● **Problem details**
Reproduce the section of the listing that begins at the line containing "const kufi = new THREE.Group();" and finishes at the line containing "in imported if". Include both end lines and nothing beyond them.

● **Working data**

-- start --

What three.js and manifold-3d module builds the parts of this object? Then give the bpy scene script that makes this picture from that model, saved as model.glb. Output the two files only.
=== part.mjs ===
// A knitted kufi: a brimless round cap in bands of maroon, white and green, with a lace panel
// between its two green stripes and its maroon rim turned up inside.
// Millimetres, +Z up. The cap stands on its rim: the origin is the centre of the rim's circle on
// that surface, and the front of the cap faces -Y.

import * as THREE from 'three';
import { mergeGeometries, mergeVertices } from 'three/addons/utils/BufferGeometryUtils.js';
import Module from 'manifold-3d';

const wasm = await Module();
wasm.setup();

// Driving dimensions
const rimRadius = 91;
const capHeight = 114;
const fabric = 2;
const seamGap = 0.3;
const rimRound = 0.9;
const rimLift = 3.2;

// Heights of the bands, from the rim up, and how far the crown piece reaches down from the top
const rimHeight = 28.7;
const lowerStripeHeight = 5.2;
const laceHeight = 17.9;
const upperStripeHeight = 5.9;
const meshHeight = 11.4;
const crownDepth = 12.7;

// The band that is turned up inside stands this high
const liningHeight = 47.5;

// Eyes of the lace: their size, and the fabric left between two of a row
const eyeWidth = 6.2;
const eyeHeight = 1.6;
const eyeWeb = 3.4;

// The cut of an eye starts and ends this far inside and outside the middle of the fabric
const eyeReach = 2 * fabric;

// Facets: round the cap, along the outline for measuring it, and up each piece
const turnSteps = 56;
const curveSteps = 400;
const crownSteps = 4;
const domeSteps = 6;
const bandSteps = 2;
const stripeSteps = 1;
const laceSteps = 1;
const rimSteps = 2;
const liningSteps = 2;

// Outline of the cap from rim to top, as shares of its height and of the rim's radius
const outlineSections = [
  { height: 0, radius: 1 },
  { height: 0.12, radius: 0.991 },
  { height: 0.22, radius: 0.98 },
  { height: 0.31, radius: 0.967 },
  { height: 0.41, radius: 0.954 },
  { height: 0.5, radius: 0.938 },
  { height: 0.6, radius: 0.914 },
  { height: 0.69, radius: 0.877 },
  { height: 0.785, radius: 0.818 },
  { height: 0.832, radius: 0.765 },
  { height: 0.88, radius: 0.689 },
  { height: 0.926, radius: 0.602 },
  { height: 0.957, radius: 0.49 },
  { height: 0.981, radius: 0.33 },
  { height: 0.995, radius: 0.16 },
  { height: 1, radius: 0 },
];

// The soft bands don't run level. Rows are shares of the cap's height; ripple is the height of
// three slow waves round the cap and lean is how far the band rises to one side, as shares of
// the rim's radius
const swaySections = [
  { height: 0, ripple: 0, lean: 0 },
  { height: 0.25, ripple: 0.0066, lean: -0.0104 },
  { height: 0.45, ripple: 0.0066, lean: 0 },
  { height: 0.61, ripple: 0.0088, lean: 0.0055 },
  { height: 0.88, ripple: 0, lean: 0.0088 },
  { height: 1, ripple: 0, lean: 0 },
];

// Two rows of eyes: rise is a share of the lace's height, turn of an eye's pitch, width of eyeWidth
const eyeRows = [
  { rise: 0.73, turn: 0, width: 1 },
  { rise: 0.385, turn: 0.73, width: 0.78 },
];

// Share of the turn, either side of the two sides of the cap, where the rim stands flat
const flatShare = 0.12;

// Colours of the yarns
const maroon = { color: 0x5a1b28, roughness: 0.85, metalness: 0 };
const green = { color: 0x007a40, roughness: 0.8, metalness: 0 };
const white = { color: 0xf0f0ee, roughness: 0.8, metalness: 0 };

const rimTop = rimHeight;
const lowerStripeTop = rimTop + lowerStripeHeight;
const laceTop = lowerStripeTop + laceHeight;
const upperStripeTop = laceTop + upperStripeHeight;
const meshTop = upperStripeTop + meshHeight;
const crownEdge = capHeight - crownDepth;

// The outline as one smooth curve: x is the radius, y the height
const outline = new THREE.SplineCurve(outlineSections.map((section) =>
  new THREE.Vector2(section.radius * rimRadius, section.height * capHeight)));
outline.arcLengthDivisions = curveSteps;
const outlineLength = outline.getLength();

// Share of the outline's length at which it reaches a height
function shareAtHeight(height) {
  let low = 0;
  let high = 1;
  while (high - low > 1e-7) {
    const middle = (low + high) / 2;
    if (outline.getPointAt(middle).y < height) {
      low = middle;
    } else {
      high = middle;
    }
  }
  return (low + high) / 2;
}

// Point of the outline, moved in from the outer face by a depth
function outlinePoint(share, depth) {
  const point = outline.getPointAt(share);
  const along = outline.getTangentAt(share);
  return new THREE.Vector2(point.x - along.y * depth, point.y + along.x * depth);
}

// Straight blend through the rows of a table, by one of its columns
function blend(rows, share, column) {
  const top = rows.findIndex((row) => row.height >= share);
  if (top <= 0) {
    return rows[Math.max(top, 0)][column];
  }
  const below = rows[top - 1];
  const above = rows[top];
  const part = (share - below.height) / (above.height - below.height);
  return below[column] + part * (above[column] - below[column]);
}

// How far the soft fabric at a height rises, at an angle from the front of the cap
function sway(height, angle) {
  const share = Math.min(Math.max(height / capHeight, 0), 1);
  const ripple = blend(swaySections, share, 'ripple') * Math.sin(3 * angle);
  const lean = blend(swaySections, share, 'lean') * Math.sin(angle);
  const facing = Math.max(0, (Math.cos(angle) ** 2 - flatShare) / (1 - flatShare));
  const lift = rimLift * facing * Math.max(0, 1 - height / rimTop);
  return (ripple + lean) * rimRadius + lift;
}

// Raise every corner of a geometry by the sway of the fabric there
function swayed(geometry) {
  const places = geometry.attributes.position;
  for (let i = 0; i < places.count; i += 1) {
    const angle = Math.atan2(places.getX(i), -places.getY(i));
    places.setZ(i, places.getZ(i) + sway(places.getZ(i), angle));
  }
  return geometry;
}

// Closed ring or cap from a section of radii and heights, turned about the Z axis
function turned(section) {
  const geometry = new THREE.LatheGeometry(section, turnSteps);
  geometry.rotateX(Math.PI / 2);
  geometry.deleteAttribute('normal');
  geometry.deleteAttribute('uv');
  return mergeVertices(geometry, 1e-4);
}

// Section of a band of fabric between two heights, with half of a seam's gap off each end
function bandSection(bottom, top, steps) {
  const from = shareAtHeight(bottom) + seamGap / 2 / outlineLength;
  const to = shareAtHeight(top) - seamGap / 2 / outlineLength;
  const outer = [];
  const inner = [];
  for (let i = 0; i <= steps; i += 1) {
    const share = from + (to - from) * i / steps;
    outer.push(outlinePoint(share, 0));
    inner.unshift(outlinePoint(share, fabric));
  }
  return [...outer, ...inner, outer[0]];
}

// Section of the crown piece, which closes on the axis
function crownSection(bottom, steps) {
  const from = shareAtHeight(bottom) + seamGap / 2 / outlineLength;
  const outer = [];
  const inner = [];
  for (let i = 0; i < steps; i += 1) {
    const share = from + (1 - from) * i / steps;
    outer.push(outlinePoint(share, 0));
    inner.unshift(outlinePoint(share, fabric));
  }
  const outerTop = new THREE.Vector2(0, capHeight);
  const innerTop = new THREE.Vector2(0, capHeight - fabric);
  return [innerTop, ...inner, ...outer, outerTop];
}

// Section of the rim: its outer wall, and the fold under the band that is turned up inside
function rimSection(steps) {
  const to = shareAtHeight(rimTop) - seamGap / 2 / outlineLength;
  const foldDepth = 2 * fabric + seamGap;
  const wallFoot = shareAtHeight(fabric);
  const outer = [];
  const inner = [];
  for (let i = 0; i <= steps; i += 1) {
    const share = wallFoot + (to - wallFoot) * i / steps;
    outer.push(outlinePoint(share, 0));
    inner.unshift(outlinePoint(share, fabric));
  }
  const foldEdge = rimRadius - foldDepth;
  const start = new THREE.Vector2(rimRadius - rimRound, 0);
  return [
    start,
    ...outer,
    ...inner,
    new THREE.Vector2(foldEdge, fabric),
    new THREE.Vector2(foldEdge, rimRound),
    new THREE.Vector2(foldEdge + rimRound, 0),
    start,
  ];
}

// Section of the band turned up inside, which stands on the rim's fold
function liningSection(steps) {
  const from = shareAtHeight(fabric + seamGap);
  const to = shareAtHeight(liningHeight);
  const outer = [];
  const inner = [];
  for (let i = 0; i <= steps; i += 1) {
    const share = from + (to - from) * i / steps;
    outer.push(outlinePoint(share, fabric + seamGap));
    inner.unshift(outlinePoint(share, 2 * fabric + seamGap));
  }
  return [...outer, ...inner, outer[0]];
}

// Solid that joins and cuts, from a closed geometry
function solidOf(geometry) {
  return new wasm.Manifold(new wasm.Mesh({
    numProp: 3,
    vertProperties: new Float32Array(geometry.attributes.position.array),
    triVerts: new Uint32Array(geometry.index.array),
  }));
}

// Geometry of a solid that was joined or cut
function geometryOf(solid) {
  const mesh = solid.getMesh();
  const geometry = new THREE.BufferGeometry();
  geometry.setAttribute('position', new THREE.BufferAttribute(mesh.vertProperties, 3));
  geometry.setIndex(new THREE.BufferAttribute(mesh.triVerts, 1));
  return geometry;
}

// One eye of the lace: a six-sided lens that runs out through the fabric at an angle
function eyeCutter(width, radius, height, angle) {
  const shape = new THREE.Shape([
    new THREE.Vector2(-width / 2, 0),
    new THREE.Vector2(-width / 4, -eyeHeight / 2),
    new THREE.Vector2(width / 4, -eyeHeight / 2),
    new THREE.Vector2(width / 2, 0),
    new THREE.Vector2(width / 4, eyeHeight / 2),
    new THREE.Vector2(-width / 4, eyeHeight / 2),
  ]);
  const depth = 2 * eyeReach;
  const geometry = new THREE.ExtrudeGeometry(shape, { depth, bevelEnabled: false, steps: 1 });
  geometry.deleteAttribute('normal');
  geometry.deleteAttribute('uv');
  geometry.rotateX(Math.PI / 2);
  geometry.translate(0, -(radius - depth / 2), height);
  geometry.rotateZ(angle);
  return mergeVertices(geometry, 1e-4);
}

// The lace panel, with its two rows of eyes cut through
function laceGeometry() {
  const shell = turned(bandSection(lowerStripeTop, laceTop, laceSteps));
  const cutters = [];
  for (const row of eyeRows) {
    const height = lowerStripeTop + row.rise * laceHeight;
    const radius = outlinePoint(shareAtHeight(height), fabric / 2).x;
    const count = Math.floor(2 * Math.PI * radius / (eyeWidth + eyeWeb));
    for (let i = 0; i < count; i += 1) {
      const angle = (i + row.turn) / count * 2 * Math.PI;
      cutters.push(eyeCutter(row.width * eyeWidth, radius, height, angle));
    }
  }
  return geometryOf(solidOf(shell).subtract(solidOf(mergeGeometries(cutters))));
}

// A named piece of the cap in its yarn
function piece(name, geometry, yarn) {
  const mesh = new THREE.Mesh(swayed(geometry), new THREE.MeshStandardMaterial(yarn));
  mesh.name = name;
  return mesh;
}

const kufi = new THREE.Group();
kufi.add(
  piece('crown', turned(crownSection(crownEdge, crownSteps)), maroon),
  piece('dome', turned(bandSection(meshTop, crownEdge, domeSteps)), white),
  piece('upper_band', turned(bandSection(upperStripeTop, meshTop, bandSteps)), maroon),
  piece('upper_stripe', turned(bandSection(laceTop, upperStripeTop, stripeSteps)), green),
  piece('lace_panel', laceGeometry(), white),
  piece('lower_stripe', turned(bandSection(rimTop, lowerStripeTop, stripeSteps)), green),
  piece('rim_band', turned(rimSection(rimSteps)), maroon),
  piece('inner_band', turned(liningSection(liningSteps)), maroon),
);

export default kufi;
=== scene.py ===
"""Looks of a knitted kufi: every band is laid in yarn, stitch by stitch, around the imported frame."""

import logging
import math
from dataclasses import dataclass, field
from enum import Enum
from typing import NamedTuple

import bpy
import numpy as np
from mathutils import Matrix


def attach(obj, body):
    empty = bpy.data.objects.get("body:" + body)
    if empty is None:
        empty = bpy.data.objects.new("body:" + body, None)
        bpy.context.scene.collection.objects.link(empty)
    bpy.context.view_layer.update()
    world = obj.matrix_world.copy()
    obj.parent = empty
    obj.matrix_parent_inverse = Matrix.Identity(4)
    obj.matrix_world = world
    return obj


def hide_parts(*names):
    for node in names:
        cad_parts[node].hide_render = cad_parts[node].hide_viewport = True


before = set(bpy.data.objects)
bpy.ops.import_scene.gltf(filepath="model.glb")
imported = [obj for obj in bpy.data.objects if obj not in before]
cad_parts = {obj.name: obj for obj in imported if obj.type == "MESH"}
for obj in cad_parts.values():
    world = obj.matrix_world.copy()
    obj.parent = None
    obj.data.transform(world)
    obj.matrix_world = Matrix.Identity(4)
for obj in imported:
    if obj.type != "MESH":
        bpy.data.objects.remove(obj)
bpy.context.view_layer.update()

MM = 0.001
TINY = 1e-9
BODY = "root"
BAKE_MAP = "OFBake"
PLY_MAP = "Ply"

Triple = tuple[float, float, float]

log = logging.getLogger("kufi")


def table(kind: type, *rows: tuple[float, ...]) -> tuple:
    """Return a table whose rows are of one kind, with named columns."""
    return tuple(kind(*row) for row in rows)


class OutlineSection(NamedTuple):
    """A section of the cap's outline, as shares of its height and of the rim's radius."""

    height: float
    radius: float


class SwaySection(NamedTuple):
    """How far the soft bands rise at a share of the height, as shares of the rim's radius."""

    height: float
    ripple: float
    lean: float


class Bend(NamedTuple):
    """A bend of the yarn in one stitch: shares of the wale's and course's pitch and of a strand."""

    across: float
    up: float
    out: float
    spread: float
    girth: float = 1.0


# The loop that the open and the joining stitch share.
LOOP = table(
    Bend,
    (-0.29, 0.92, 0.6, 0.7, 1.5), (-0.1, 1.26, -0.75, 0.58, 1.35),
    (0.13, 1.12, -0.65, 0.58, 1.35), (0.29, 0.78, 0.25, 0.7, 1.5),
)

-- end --
-- start --

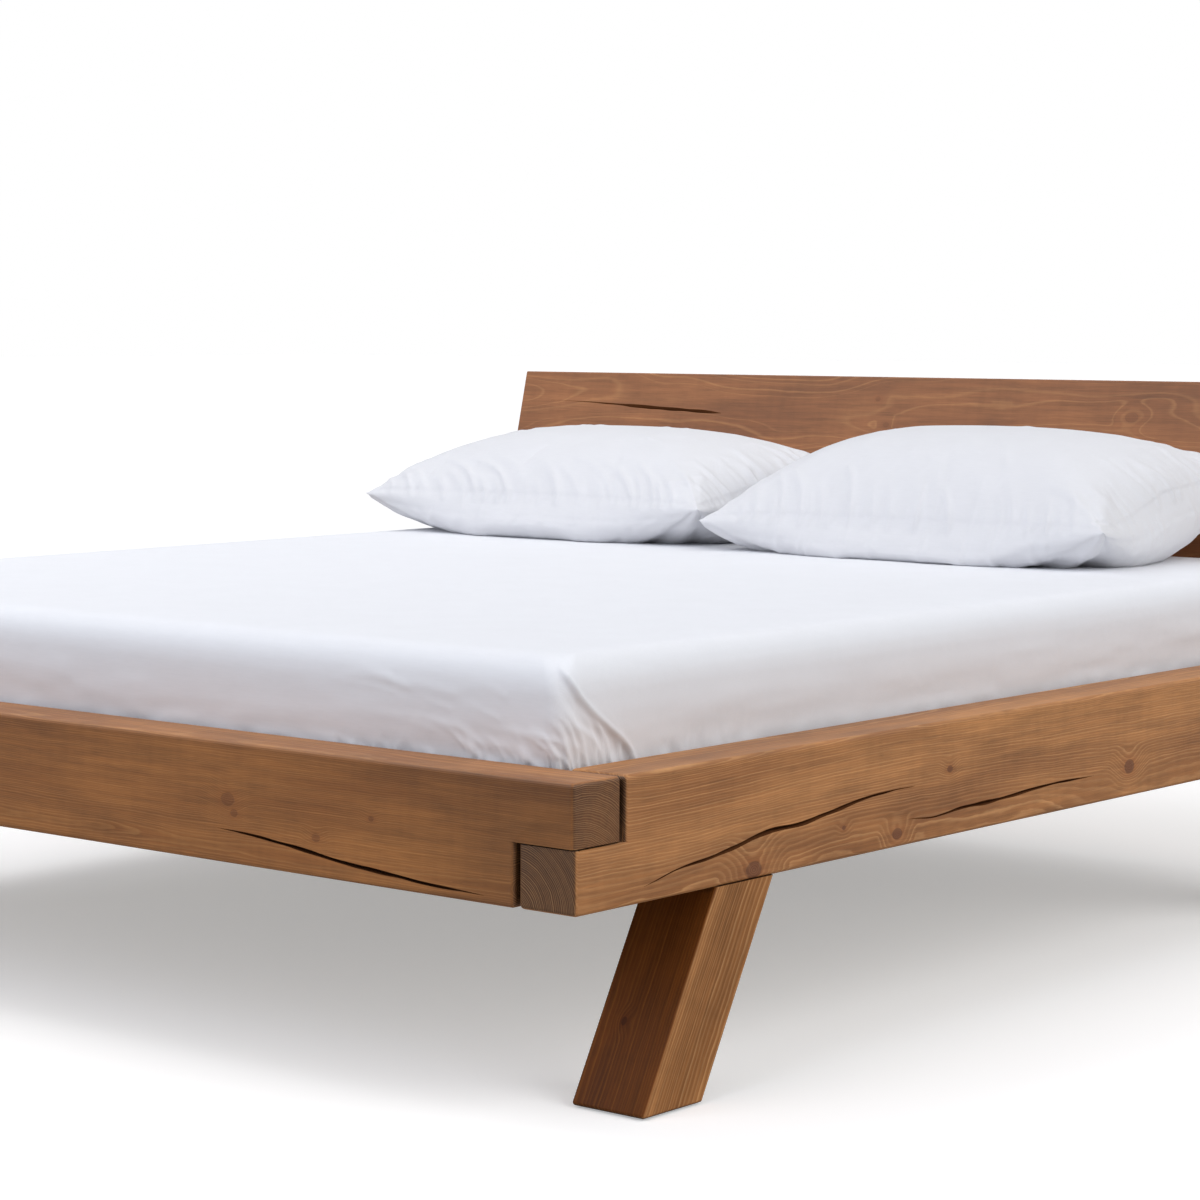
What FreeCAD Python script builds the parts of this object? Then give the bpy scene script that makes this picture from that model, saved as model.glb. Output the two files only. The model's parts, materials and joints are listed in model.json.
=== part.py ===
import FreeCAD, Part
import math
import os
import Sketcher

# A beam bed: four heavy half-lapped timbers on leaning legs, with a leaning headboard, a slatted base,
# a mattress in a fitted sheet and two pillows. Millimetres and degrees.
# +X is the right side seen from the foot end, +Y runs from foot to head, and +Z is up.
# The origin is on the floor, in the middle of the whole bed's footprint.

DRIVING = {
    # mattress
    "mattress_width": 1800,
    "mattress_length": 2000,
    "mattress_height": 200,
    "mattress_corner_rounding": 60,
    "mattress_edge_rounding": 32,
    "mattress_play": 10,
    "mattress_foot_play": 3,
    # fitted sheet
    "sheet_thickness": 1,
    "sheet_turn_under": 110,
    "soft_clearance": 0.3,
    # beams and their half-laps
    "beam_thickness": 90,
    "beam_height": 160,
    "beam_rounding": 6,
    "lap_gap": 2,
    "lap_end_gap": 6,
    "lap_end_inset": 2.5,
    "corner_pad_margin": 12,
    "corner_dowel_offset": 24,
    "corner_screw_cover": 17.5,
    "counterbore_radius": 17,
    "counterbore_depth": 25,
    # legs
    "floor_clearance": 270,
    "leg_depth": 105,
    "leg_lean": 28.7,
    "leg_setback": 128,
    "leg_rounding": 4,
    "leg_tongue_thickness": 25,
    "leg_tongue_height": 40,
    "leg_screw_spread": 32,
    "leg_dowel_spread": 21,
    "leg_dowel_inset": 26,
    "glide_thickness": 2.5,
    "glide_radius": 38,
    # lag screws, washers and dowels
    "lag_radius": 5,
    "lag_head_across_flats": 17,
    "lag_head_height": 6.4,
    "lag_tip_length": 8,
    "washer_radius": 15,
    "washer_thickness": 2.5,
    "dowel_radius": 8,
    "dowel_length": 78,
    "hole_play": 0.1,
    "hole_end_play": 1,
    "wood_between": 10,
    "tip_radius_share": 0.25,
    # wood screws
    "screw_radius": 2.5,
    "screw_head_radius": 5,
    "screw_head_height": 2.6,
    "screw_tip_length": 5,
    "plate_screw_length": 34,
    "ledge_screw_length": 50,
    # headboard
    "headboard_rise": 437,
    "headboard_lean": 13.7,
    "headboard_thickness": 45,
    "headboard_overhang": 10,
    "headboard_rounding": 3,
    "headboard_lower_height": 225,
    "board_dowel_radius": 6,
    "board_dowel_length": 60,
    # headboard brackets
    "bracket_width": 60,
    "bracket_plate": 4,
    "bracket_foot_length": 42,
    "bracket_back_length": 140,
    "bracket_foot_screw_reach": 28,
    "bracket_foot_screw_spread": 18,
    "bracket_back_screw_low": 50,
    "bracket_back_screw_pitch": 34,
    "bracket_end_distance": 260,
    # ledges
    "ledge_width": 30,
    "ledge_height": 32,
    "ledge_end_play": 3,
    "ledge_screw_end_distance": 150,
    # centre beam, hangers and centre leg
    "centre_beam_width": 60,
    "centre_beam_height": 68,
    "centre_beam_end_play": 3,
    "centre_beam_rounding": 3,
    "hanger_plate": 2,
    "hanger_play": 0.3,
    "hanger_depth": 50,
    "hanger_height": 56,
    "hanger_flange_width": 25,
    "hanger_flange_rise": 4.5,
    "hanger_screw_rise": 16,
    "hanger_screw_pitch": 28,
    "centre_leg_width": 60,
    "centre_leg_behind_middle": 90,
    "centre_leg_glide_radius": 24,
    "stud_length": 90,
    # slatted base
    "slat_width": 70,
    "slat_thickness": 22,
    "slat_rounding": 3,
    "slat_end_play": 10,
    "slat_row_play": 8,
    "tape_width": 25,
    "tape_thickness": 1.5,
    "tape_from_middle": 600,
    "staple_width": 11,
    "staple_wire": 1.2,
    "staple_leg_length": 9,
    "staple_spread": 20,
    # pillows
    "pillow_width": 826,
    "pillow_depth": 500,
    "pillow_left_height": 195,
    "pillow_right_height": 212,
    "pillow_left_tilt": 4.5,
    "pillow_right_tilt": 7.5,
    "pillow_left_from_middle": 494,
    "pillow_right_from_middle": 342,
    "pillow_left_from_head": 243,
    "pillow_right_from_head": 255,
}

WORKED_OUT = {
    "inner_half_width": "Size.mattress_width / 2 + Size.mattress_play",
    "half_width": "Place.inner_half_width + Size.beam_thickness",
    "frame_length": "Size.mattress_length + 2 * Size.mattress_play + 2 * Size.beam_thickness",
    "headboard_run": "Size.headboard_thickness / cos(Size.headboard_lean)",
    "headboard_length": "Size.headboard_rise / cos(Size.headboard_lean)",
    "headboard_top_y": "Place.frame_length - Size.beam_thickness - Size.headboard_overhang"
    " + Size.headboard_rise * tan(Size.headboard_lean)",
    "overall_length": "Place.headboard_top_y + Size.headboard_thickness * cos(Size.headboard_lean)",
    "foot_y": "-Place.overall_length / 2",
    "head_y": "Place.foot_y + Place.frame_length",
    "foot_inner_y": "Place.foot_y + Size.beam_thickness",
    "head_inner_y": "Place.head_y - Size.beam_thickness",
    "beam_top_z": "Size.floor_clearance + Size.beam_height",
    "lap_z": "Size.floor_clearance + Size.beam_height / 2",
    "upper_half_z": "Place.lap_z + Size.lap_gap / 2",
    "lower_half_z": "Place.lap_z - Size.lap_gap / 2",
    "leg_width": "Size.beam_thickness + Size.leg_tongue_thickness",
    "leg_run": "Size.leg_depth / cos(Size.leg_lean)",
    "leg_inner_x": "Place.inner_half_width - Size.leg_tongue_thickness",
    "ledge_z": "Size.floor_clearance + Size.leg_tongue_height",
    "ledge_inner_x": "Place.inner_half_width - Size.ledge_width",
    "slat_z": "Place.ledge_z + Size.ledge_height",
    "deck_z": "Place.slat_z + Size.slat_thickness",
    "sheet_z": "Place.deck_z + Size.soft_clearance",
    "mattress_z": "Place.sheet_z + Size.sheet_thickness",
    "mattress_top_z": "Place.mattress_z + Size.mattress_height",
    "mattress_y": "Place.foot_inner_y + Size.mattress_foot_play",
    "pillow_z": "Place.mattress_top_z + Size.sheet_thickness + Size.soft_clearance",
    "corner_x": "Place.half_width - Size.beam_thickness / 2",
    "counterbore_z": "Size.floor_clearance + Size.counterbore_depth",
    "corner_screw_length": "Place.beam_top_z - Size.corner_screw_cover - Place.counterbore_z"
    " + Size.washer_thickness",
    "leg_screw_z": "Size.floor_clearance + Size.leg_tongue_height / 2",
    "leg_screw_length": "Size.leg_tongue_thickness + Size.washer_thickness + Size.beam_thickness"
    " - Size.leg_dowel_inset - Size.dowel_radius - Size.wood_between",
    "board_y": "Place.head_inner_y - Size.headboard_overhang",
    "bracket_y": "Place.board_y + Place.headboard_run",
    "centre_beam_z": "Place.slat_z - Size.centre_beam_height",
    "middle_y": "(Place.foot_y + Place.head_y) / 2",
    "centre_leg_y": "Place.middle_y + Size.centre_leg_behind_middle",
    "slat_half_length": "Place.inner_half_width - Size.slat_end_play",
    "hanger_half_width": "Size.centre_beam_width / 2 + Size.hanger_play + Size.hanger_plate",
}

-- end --
-- start --

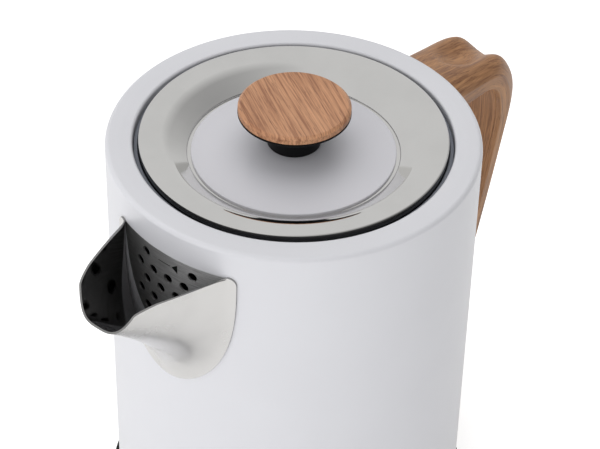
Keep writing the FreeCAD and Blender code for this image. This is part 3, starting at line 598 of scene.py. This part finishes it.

-- end --

● **Correct answer**
const kufi = new THREE.Group();
kufi.add(
  piece('crown', turned(crownSection(crownEdge, crownSteps)), maroon),
  piece('dome', turned(bandSection(meshTop, crownEdge, domeSteps)), white),
  piece('upper_band', turned(bandSection(upperStripeTop, meshTop, bandSteps)), maroon),
  piece('upper_stripe', turned(bandSection(laceTop, upperStripeTop, stripeSteps)), green),
  piece('lace_panel', laceGeometry(), white),
  piece('lower_stripe', turned(bandSection(rimTop, lowerStripeTop, stripeSteps)), green),
  piece('rim_band', turned(rimSection(rimSteps)), maroon),
  piece('inner_band', turned(liningSection(liningSteps)), maroon),
);

export default kufi;
=== scene.py ===
"""Looks of a knitted kufi: every band is laid in yarn, stitch by stitch, around the imported frame."""

import logging
import math
from dataclasses import dataclass, field
from enum import Enum
from typing import NamedTuple

import bpy
import numpy as np
from mathutils import Matrix


def attach(obj, body):
    empty = bpy.data.objects.get("body:" + body)
    if empty is None:
        empty = bpy.data.objects.new("body:" + body, None)
        bpy.context.scene.collection.objects.link(empty)
    bpy.context.view_layer.update()
    world = obj.matrix_world.copy()
    obj.parent = empty
    obj.matrix_parent_inverse = Matrix.Identity(4)
    obj.matrix_world = world
    return obj


def hide_parts(*names):
    for node in names:
        cad_parts[node].hide_render = cad_parts[node].hide_viewport = True


before = set(bpy.data.objects)
bpy.ops.import_scene.gltf(filepath="model.glb")
imported = [obj for obj in bpy.data.objects if obj not in before]
cad_parts = {obj.name: obj for obj in imported if obj.type == "MESH"}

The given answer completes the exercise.